Vice President JD Vance was headed to Israel, where he was to join Steve Witkoff, Mr. Trump’s Middle East peace envoy, and Jared Kushner, the president’s son-in-law, who were instrumental in brokering the deal. They are there to show how committed the US is to the deal.

At the same time, President Trump warned that he would allow Israeli forces to “eradicate” Hamas if violence in the enclave continued.

“We made a deal with Hamas that, you know, they’re going to be very good. They’re going to behave. They’re going to be nice,” Mr. Trump told reporters at the White House on Monday. “And if they’re not, we’re going to go and we’re going to eradicate them if we have to. They’ll be eradicated. And they know that.”

The Murders and the IDF Response

On Sunday, two Israeli soldiers were murdered and a third was injured by reportedly rogue Hamas militants. Israel bombed Gaza and then returned to the ceasefire.

Several anonymous Trump officials spoke with the New York Times, saying there is concern within the administration that Mr. Netanyahu may vacate the deal. The strategy now, the officials say, is for Mr. Vance, Mr. Witkoff and Mr. Kushner to try to keep Mr. Netanyahu from resuming an all-out assault against Hamas.

Israel and Hamas have accused each other of violating the truce after repeated flare-ups of violence in recent days. However, both say they are committed to the deal.

Currently, the president believes that Hamas leaders are willing to continue negotiations in good faith and that the attack on Israeli solders was carried out by a fringe element of the group.

Mr. Trump has bucked Israeli declarations that Hamas had violated the agreement. On Monday, he characterized the current fighting in Gaza as a “rebellion” in Hamas that was not representative of the organization’s leadership. He said that some Hamas fighters “got very rambunctious,” but that if the violence continued, the United States would permit Israel to violently eliminate the organization.

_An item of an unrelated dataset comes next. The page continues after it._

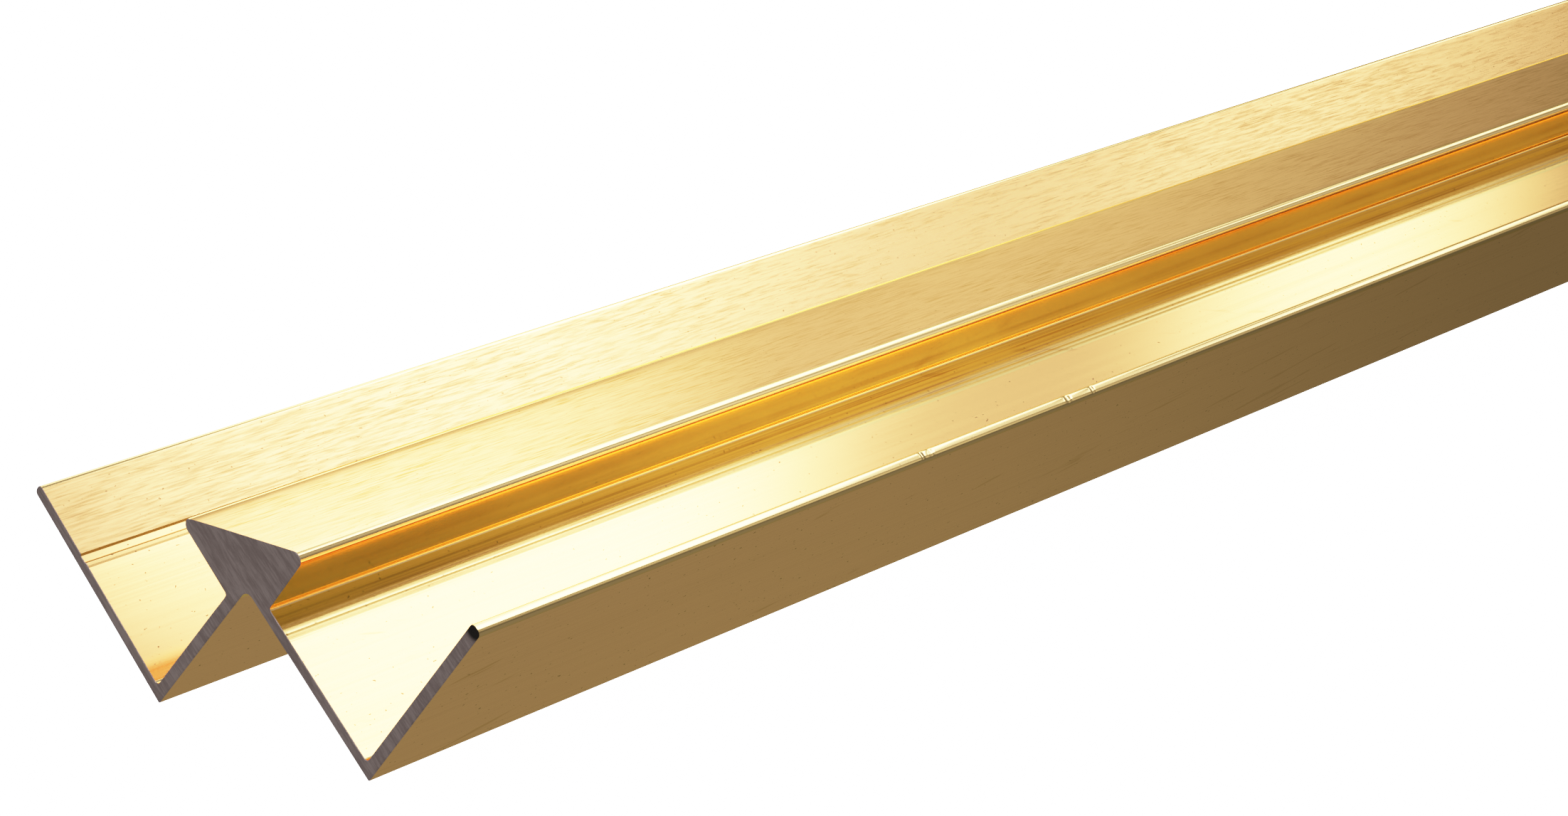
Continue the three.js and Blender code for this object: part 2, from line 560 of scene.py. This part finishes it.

The Times reported, “This is the moment that matters,” said Khaled Elgindy, a visiting scholar at the Center for Contemporary Arab Studies at Georgetown University. “This is what is going to set the tone for if and how this cease-fire holds, or what it even means. That’s all being established now.”

Asked Monday about the situation in Gaza, Mr. Trump argued that it was up to other nations to enforce the agreement. Negotiators of other nations are meeting in Cairo.